Most SaaS platforms underestimate what it takes to build their own compliance stack for lending or payments. We walk through the real cost comparison.

LP
Laura Petrov
Compliance wrapper versus DIY cost comparison illustration

There's a specific conversation that happens at most SaaS companies six to twelve months into an embedded finance buildout. It goes something like this: engineering has mostly finished the API integration, the product roadmap has lending features scoped, and someone in leadership asks "do we need a compliance person?" The answer is yes — but by the time the question gets asked, the platform has often already made implicit architectural decisions that determine how expensive the compliance answer is going to be.

The choice between building your own regulatory compliance infrastructure and using a compliance wrapper is not just a build-vs-buy decision. It's a question about whether your team has the expertise, bandwidth, and risk tolerance to operate in a regulated industry — and whether the cost of getting it wrong is one your company can absorb.

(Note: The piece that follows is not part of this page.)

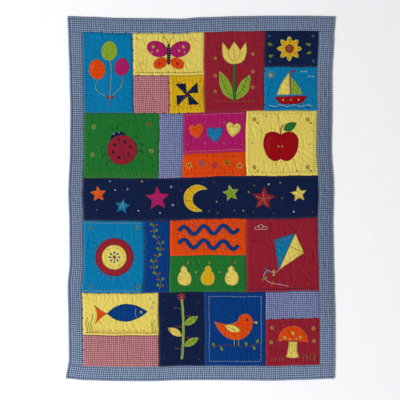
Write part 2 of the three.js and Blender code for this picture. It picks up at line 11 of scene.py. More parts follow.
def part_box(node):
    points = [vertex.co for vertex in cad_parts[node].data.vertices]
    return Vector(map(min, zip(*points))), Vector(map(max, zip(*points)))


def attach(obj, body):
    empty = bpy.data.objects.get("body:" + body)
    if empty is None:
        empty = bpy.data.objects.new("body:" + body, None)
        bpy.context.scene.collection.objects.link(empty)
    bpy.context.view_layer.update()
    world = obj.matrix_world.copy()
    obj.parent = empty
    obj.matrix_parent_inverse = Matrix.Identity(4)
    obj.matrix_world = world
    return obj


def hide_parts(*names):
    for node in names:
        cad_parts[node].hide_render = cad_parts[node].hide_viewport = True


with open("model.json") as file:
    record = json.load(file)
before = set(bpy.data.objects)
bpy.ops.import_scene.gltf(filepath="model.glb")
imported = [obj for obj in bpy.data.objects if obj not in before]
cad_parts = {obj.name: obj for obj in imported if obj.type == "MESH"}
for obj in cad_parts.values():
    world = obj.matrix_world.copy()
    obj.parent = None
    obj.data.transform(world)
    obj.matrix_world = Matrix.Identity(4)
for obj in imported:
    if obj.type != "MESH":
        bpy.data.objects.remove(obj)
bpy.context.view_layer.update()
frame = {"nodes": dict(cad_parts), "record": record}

# A baby's patchwork quilt with sewn-on motifs, lying face up.
# The quilt is laid out in millimetres on its flat cloth: u across from the left edge, v down from
# the head end. layCloth carries a flat place to the quilt as it lies, x to the right and y towards
# the head. Meshes are made in millimetres and brought to metres when they are finished.

quilt = {
    "width": 873.0,
    "length": 1200.0,
    "border": 48.0,
    "binding": 9.0,
    "loft": 7.0,          # height of a wadded patch
    "borderLoft": 6.2,
    "seamHeight": 4.4,    # where a seam pinches the layers
    "seamRoll": 9.0,      # how far from a seam a patch is back at its full height
    "seamGap": 0.15,      # between a seam and the cloth on each side of it
    "edgeInset": 2.3,     # the border's raw edge, inside the binding's fold
    "edgeHeight": 1.3,    # of that edge, over the fold's lower layer
    "edgePast": 0.3,      # from the end of the lower layer to the border's underside
    "fill": 0.25,         # of a patch's wadding, from 0, slack, to 1, tight
    "borderFill": 0.2,
    "faceSize": 2.45,     # of the patchwork's mesh
    "drift": 1.6,         # how far the seams wander
    "driftWaves": ((62, 140), (71, 160)),    # mm to a radian, for moves across and down
    "crooked": 0.7,       # hand sewing, over a few centimetres
    "crookedWaves": ((17, 29), (19, 33)),
    "skew": 5.0,          # halfway down, seams lie this much lower at the left, higher at the right
}

# How far the worn quilt's edge strays outwards from a true rectangle
longEdges = {
    "down": (0, 75, 200, 310, 440, 575, 690, 805, 890, 1000, 1130, 1200),
    "left": (4.6, 1.7, -2.2, -4.6, -3.3, 1.7, -1.5, -2.3, 4.0, 1.6, 0.4, 9.9),
    "right": (6.3, 1.5, -4.5, -4.0, -6.3, 1.3, -1.2, 0.8, 3.2, 5.6, 5.6, 4.0),
}
shortEdges = {
    "across": (0, 70, 165, 270, 365, 440, 560, 665, 765, 873),
    "head": (2.6, 0.3, -3.6, -4.6, -6.0, -1.2, 2.3, 3.6, 3.6, 2.3),
    "foot": (-5.0, 0.7, 3.0, 3.6, 0.6, -0.3, 0.3, 1.7, -1.0, -5.0),
}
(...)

What "compliance wrapper" actually means

A compliance wrapper is a layer of regulatory infrastructure that sits between your platform's API calls and the financial transactions your customers are running. It typically encompasses:

  • KYC/KYB orchestration: Identity verification for individual users (Know Your Customer) and business entities (Know Your Business). This involves connecting to identity data providers, screening against OFAC and other watchlists, and maintaining verification records with appropriate retention policies.
  • BSA/AML transaction monitoring: Ongoing monitoring of transaction patterns for indicators of money laundering, structuring, or other suspicious activity. Under the Bank Secrecy Act, financial institutions and their program managers are required to file Suspicious Activity Reports (SARs) when certain thresholds or patterns are detected.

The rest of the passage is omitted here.